# start of Available data

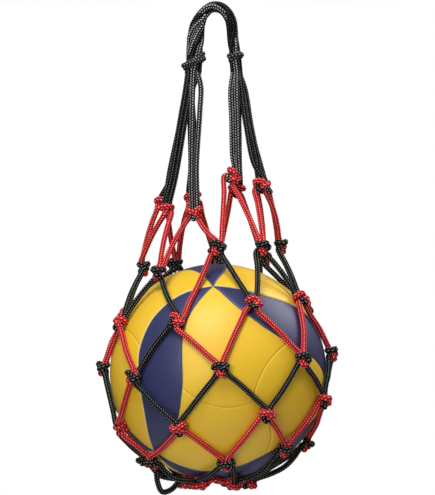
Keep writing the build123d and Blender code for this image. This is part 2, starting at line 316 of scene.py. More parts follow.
# ------------------------ curves
def spline(points, closed=False):
    """A smooth curve through the points, evenly sampled at about STEP, and the sample of each."""
    p = np.asarray(points, float)
    if closed:
        p = np.concatenate([p[-1:], p, p[:2]])
    else:
        p = np.concatenate([[2 * p[0] - p[1]], p, [2 * p[-1] - p[-2]]])
    knots = np.sqrt(np.linalg.norm(np.diff(p, axis=0), axis=1))
    t1 = knots[:-2, None, None]
    t2 = t1 + knots[1:-1, None, None]
    t3 = t2 + knots[2:, None, None]
    t = t1 + (t2 - t1) * np.linspace(0, 1, FINE_STEPS, endpoint=False)[None, :, None]
    p0, p1, p2, p3 = (p[i:len(p) - 3 + i, None, :] for i in range(4))
    a1 = ((t1 - t) * p0 + t * p1) / t1
    a2 = ((t2 - t) * p1 + (t - t1) * p2) / (t2 - t1)
    a3 = ((t3 - t) * p2 + (t - t2) * p3) / (t3 - t2)
    b1 = ((t2 - t) * a1 + t * a2) / t2
    b2 = ((t3 - t) * a2 + (t - t1) * a3) / (t3 - t1)
    fine = (((t2 - t) * b1 + (t - t1) * b2) / (t2 - t1)).reshape(-1, 3)
    fine = np.concatenate([fine, p[-2:-1]])
    reach = np.concatenate([[0], np.cumsum(np.linalg.norm(np.diff(fine, axis=0), axis=1))])
    count = max(4, int(round(reach[-1] / STEP)))
    even = np.linspace(0, reach[-1], count + 1)
    samples = np.stack([np.interp(even, reach, fine[:, k]) for k in range(3)], axis=1)
    places = np.round(reach[::FINE_STEPS] / reach[-1] * count).astype(int)
    if closed:
        samples = samples[:-1]
    return samples, places


def soften(samples, times, closed):
    """Rounds off a sampled curve a little."""
    for _ in range(times):
        if closed:
            samples = (np.roll(samples, 1, 0) + 2 * samples + np.roll(samples, -1, 0)) / 4
        else:
            inner = (samples[:-2] + 2 * samples[1:-1] + samples[2:]) / 4
            samples = np.concatenate([samples[:1], inner, samples[-1:]])
    return samples


def frames(samples, closed):
    """For each sample two directions square to the curve, carried along it without twisting."""
    if closed:
        way = unit(np.roll(samples, -1, 0) - np.roll(samples, 1, 0))
    else:
        way = unit(np.gradient(samples, axis=0))
    start = np.cross(way[0], [0.3, 0.2, 1.0])
    side = np.empty_like(samples)
    side[0] = start / np.linalg.norm(start)
    for i in range(1, len(samples)):
        carried = side[i - 1] - way[i] * (side[i - 1] @ way[i])
        side[i] = carried / math.sqrt(carried @ carried)
    return side, np.cross(way, side)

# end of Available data

=== What to do ===
Make an exact copy of the listing, including every line.

=== Solution ===
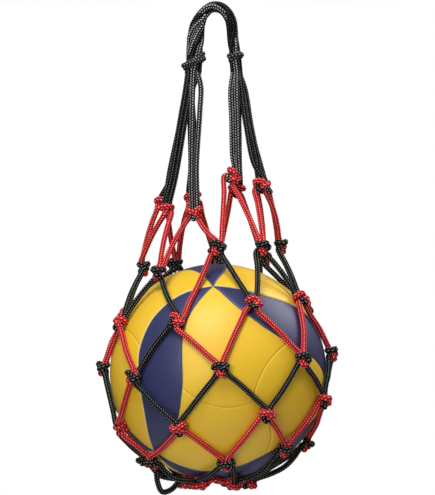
Keep writing the build123d and Blender code for this image. This is part 2, starting at line 316 of scene.py. More parts follow.
# ------------------------ curves
def spline(points, closed=False):
    """A smooth curve through the points, evenly sampled at about STEP, and the sample of each."""
    p = np.asarray(points, float)
    if closed:
        p = np.concatenate([p[-1:], p, p[:2]])
    else:
        p = np.concatenate([[2 * p[0] - p[1]], p, [2 * p[-1] - p[-2]]])
    knots = np.sqrt(np.linalg.norm(np.diff(p, axis=0), axis=1))
    t1 = knots[:-2, None, None]
    t2 = t1 + knots[1:-1, None, None]
    t3 = t2 + knots[2:, None, None]
    t = t1 + (t2 - t1) * np.linspace(0, 1, FINE_STEPS, endpoint=False)[None, :, None]
    p0, p1, p2, p3 = (p[i:len(p) - 3 + i, None, :] for i in range(4))
    a1 = ((t1 - t) * p0 + t * p1) / t1
    a2 = ((t2 - t) * p1 + (t - t1) * p2) / (t2 - t1)
    a3 = ((t3 - t) * p2 + (t - t2) * p3) / (t3 - t2)
    b1 = ((t2 - t) * a1 + t * a2) / t2
    b2 = ((t3 - t) * a2 + (t - t1) * a3) / (t3 - t1)
    fine = (((t2 - t) * b1 + (t - t1) * b2) / (t2 - t1)).reshape(-1, 3)
    fine = np.concatenate([fine, p[-2:-1]])
    reach = np.concatenate([[0], np.cumsum(np.linalg.norm(np.diff(fine, axis=0), axis=1))])
    count = max(4, int(round(reach[-1] / STEP)))
    even = np.linspace(0, reach[-1], count + 1)
    samples = np.stack([np.interp(even, reach, fine[:, k]) for k in range(3)], axis=1)
    places = np.round(reach[::FINE_STEPS] / reach[-1] * count).astype(int)
    if closed:
        samples = samples[:-1]
    return samples, places


def soften(samples, times, closed):
    """Rounds off a sampled curve a little."""
    for _ in range(times):
        if closed:
            samples = (np.roll(samples, 1, 0) + 2 * samples + np.roll(samples, -1, 0)) / 4
        else:
            inner = (samples[:-2] + 2 * samples[1:-1] + samples[2:]) / 4
            samples = np.concatenate([samples[:1], inner, samples[-1:]])
    return samples


def frames(samples, closed):
    """For each sample two directions square to the curve, carried along it without twisting."""
    if closed:
        way = unit(np.roll(samples, -1, 0) - np.roll(samples, 1, 0))
    else:
        way = unit(np.gradient(samples, axis=0))
    start = np.cross(way[0], [0.3, 0.2, 1.0])
    side = np.empty_like(samples)
    side[0] = start / np.linalg.norm(start)
    for i in range(1, len(samples)):
        carried = side[i - 1] - way[i] * (side[i - 1] @ way[i])
        side[i] = carried / math.sqrt(carried @ carried)
    return side, np.cross(way, side)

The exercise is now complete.